WORLD AFFAIRS.  It’s not surprising that Kyiv’s convoluted politics color what we think about Ukraine and its future prospects. But don’t let the turmoil in Kyiv obscure the hopeful developments taking place in Ukraine’s provinces. Take agricultural reform. As Kyiv’s policymakers squawk and squabble, real Ukrainians have to live real lives. And they do, frequently developing innovative new schemes that qualify as no less important reforms than those contemplated and adopted in the capital.

Lviv Province, 39 percent of whose population lives in the countryside, has just adopted an ambitious five-year Complex Plan of Supporting and Developing Agro-industrial Production, developed by the Province State Administration’s Agro-industrial Department, which is headed by the dynamic Nataliya Khmyz, described by her coworkers as a “fount of ideas.” The State Administration is allocating 11 million hryvnia (about $425,000) toward agriculture in 2016. According to Taras Verveha, the head of the Lviv Provincial Council’s Agro-industrial Commission, 1.5 million will pay the interest farmers owe on existing loans; 1 million is earmarked for replenishing the soil; and 8.5 million will serve as low-interest loans for agricultural improvements. Verveha expects agricultural production to increase by 10 percent in five years.  

In addition to the 11 million coming from the province in 2016, Khmyz and her colleagues expect Kyiv to provide 16 million, international donors to come up with 6 million, and co-financing partnerships (involving local budgetary allocations and farms) to account for 42 million—for a total of 75 million hryvnia. Since the State Administration intends to spend 86 million hryvnia during the next five years (or about $3.3 million at the current exchange rate), the actual total will likely be seven times as much, or 602 million hryvnia ($23 million).

The Lviv Province Fund for Supporting Individual Housing Construction in Villages, which has been providing villagers with cheap loans for fixing their homesteads since 2000 on a transparent and competitive basis, will administer most of the monies involved (8.5 million in 2016 and 68 million in 2016-2020). The Fund expects to provide 1-to-3-year loans at 5 percent interest (compared to the 30-percent interest offered by banks) to 104 small farmers, individual homesteads, and village cooperatives in 2016 and to a total of 605 in 2016-2020. The interest is earmarked for promoting the program, providing training and instruction, and covering direct administrative costs. 

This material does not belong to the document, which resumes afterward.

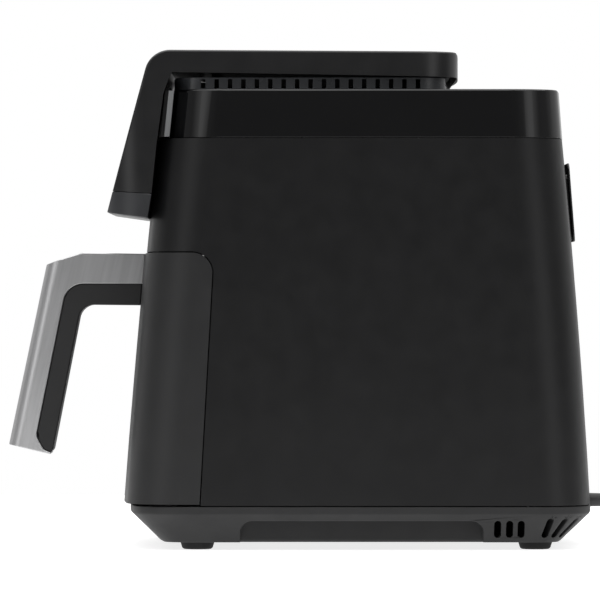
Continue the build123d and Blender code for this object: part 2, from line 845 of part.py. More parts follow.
# Sensor through the roof, fuse on the dome, mains board at the rear, drawer switch behind the liner.
with BuildPart() as temperature_sensor:
    with Locations((*sensor_place, 187)):
        Cylinder(2, 14, align=(Align.CENTER, Align.CENTER, Align.MIN))
    with Locations((*sensor_place, liner_high)):
        Cylinder(4, 1.2, align=(Align.CENTER, Align.CENTER, Align.MIN))
save(temperature_sensor, "temperature_sensor")

with BuildPart() as thermal_fuse:
    with Locations(Location((-45, fan_y, chamber_top + 2.6), (0, 90, 0))):
        Cylinder(2.5, 16)
save(thermal_fuse, "thermal_fuse")

with BuildPart() as mains_board:
    with Locations((0, 160, 96)):
        Box(104, 1.6, 76)
    with Locations((-30, 166.8, 108)):
        Box(22, 12, 20)
    with Locations((6, 165.8, 76)):
        Box(26, 10, 16)
    with Locations(Location((34, 166.8, 112), (90, 0, 0))):
        Cylinder(7, 12)
save(mains_board, "mains_board")

with BuildPart() as drawer_switch:
    with Locations((switch_x, liner_rear + 7, switch_z)):
        Box(20, 14, 16)
    with Locations(Location((switch_x, liner_rear + 3, switch_z), (90, 0, 0))):
        Cylinder(plunger_radius + shaft_clearance, 10, mode=Mode.SUBTRACT)
save(drawer_switch, "drawer_switch")

plunger_front = bucket_rear + 0.4
with BuildPart() as switch_plunger:
    with Locations(Location((switch_x, plunger_front + 7, switch_z), (90, 0, 0))):
        Cylinder(plunger_radius, 14)
save(switch_plunger, "switch_plunger")

# Outlet duct from the heat shield to the rear, and the louvred cover that also spaces the body off a wall.
with BuildPart() as outlet_duct:
    with Locations((0, 159, (outlet_low + outlet_high) / 2)):
        Box(2 * outlet_half - 3, 28, outlet_high - outlet_low - 3)
        Box(2 * outlet_half - 6, 40, outlet_high - outlet_low - 6, mode=Mode.SUBTRACT)
save(outlet_duct, "outlet_duct")

cover_low = (184.6, 204.2)
cover_high = (180.5, 257.0)
cover_lean = atan((cover_low[0] - cover_high[0]) / (cover_high[1] - cover_low[1]))
cover_mid = Vector(0, (cover_low[0] + cover_high[0]) / 2, (cover_low[1] + cover_high[1]) / 2)
cover_plane = Plane(cover_mid, x_dir=(1, 0, 0), z_dir=(0, cos(cover_lean), sin(cover_lean)))
with BuildPart() as outlet_cover:
    with BuildSketch(cover_plane):
        RectangleRounded(2 * outlet_half + 10, cover_high[1] - cover_low[1], 5)
        with GridLocations(0, 8.4, 1, 5):
            SlotOverall(2 * outlet_half - 10, 4, mode=Mode.SUBTRACT)
    extrude(amount=-1.5)
    with BuildSketch(cover_plane.offset(-1.5)):
        with Locations((0, cover_mid.Z - (outlet_low + outlet_high) / 2)):
            RectangleRounded(2 * outlet_half - 1, outlet_high - outlet_low - 1, 3.8)
            RectangleRounded(2 * outlet_half - 4, outlet_high - outlet_low - 4, 2.3, mode=Mode.SUBTRACT)
    extrude(amount=-6)
save(outlet_cover, "outlet_cover")

# ---------------------------------------------------------------- mains lead

# Strain relief: tapered sleeve gripped where the shell meets the base.
relief_start = cord_exit_y - 8
relief_end = cord_exit_y + relief_length
with BuildPart() as strain_relief:
    with BuildSketch(Plane.XZ.offset(-relief_start)):
        with Locations((0, cord_exit_z)):
            Circle(sleeve_radius)
    with BuildSketch(Plane.XZ.offset(-relief_end)):
        with Locations((0, cord_exit_z)):
            Circle(4.1)
    loft()
    with Locations(Location((0, relief_start - 1, cord_exit_z), (90, 0, 0))):
        Cylinder(6.8, 3)
save(strain_relief, "strain_relief")


def corner_radii(points):
    """The largest tangent arc that each corner of a route has room for."""
    radii = []
    for before, here, after in zip(points, points[1:], points[2:]):
        run_in = Vector(*here) - Vector(*before)
        run_out = Vector(*after) - Vector(*here)
        turn = radians(run_in.get_angle(run_out))
        radii.append(0.45 * min(run_in.length, run_out.length) / tan(turn / 2))
    return radii


def cord_tube(points, name):
    """Round tube along a route of straight runs and tangent arcs."""
    radii = corner_radii(points)
    with BuildPart() as tube:
        with BuildLine() as path:
            FilletPolyline(*points, radius=radii)
        with BuildSketch(Plane(path.line @ 0, z_dir=path.line % 0)):
            Circle(cord_radius)
        sweep(path=path.line)
    length = sum(edge.length for edge in path.edges())
    print(name, "radii", [round(r, 1) for r in radii], "length", round(length, 1))
    print(name, "volume over section x length", tube.part.volume / (pi * cord_radius**2 * length))
    save(tube, name)


# The lead leaves level, sinks to the floor behind the body and runs into the coil's rearmost point.
cord_route = [
    (0, relief_end, cord_exit_z),
    (0, 244, cord_exit_z),
    (-4, 268, 19),
    (-18, 290, 7.5),
    (-42, 300, 3.6),
    (-60, 301, 3.6),
]
tail_route = [(-60, 300, 10.6), (-74, 300, 11.6), (-87, 300, 16.4), (-98, 300, 18.6)]
cord_tube(cord_route, "power_cord")
cord_tube(tail_route, "cord_tail")

with BuildPart() as cord_coil:
    with Locations((*coil_centre, 0.1)):
        Cylinder(coil_radius + 7, coil_high, align=(Align.CENTER, Align.CENTER, Align.MIN))
    fillet(cord_coil.edges(), 3)
    with Locations((*coil_centre, 0)):
        Cylinder(coil_radius - 7, 40, mode=Mode.SUBTRACT)
save(cord_coil, "cord_coil")

# Plug: round earthed body lying on its side, with a ribbed sleeve and two pins.
plug_z = 18.6
plug_sections = ((-98, 4.6), (-116, 7.0), (-120, 12.0), (-130, 16.0), (-138, 18.4), (-152, 18.4))
with BuildPart() as plug_body:
    with BuildSketch(Plane.XZ.offset(-300)):
        with BuildLine():
            Polyline(
                (plug_sections[0][0], plug_z),
                *[(x, plug_z + r) for x, r in plug_sections],
                (plug_sections[-1][0], plug_z),
                close=True,
            )
        make_face()
    revolve(axis=Axis((0, 300, plug_z), (1, 0, 0)))
save(plug_body, "plug_body")

with BuildPart() as plug_pins:
    with Locations((0, 300, plug_z)):
        for offset_y in (-9.5, 9.5):
            with Locations(Location((plug_sections[-1][0] - 9.5, offset_y, 0), (0, 90, 0))):
                Cylinder(2.4, 19)
save(plug_pins, "plug_pins")
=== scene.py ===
from math import cos, hypot, pi, radians, sin

import bmesh
import bpy
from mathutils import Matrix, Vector


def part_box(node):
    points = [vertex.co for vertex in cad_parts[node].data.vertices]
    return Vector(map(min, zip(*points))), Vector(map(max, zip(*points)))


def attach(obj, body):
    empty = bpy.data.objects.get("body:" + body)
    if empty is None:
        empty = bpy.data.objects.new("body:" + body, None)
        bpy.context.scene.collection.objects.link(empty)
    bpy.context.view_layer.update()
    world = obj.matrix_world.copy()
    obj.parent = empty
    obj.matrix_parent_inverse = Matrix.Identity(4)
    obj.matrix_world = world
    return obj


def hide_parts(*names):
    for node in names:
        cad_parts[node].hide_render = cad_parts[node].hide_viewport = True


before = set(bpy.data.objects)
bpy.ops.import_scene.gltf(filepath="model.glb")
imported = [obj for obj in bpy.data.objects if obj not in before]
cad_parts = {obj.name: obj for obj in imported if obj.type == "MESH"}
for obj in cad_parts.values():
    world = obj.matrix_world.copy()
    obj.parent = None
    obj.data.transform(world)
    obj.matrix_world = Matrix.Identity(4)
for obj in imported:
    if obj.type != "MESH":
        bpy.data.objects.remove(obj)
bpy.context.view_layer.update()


# Studio: white paper floor, a surround of pale panels, one wide soft lamp overhead and two soft boxes.
# The surround is dim straight behind the camera and bright beside it, so black plastic keeps its depth
# and a soft highlight runs down each rounded corner.
def linear(hex_colour):
    """sRGB hex colour to linear RGBA."""
    shades = [int(hex_colour[i : i + 2], 16) / 255 for i in (1, 3, 5)]
    return [s / 12.92 if s <= 0.04045 else ((s + 0.055) / 1.055) ** 2.4 for s in shades] + [1.0]


def add_node(tree, kind, inputs=(), **settings):
    """Add one shader node. inputs maps socket names or numbers to values or to the sockets linked in."""
    new = tree.nodes.new("ShaderNode" + kind)
    for name, value in settings.items():
        setattr(new, name, value)
    for socket, value in dict(inputs).items():
        if isinstance(value, bpy.types.NodeSocket):
            tree.links.new(value, new.inputs[socket])
        else:
            new.inputs[socket].default_value = value
    return new


def show(name, data):
    """Put a mesh, curve, lamp or camera in the scene as an object."""
    thing = bpy.data.objects.new(name, data)
    bpy.context.scene.collection.objects.link(thing)
    return thing


bpy.context.scene.view_settings.view_transform = "Standard"
surround = bpy.data.worlds.new("studio_surround")
surround.use_nodes = True
sky = surround.node_tree
sky.nodes.clear()
heading = add_node(sky, "SeparateXYZ", {0: add_node(sky, "TexCoord").outputs["Generated"]}).outputs["X"]
swing = add_node(sky, "MapRange", {"Value": heading, "From Min": -1.0, "From Max": 1.0})
panels = add_node(sky, "ValToRGB", {0: swing.outputs[0]})
panels.color_ramp.interpolation = "EASE"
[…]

According to Zenoviy Drevnyak, the head of the Fund, the loans will be awarded on the same kind of transparent and competitive basis that has characterized the Fund’s loan-making activity hitherto. Farmers will be obliged to submit detailed business plans to the State Administration’s Agro-industrial Department, which will select those proposals that promise to contribute most to increasing production of milk, fruits, vegetables, and meat and to creating jobs. The Fund will sign contracts with the farmers, provide the financing, and monitor the projects. The Agro-industrial Department’s outside experts will then evaluate the projects on an ongoing basis. The financing will pay for up to 50 percent of the proposed project’s total budget ensuring that the individual farmers share the risks. When farmers eventually pay off their loans, the monies will be ploughed back into the program and go toward financing future agro-industrial projects.

The program’s process, says Drevnyak, has been carefully designed to minimize opportunities for corruption by stipulating that each part of the process—competition, financing, and evaluation—be performed by different individuals or entities. Information about the entire process will be available on a special website; the Fund will also train farmers to develop their business plans. In time, the authorities hope to have a list of the “500 Most Successful Farms” that would serve as models for other farmers and cooperatives.

Perhaps the most promising aspect of the Plan is that it is a local initiative entailing negligible involvement of Kyiv’s heavy-handed, inept, and corrupt bureaucracy. Small wonder that other provinces are expressing great interest in Lviv’s initiative. On March 1, several hundred farmers and entrepreneurs from throughout Ukraine met in the Lviv Arena conference center for an extensive discussion about how to improve agriculture production. The name of the event reflected the hopeful enthusiasm of its participants: “A Million from Each Hectare.”


The road to effective administration is long, and it remains to be seen whether Lviv’s provincial government is up to the task. However, the Agro-industrial Department’s effort to revitalize agriculture has exhibited a degree of professionalism that has eluded Kyiv. The Lviv experiment needs to be monitored, as well supported from within and without. And the clear lesson for Ukraine’s reformers is obvious: cut the central bureaucracy and its intrusiveness—radically.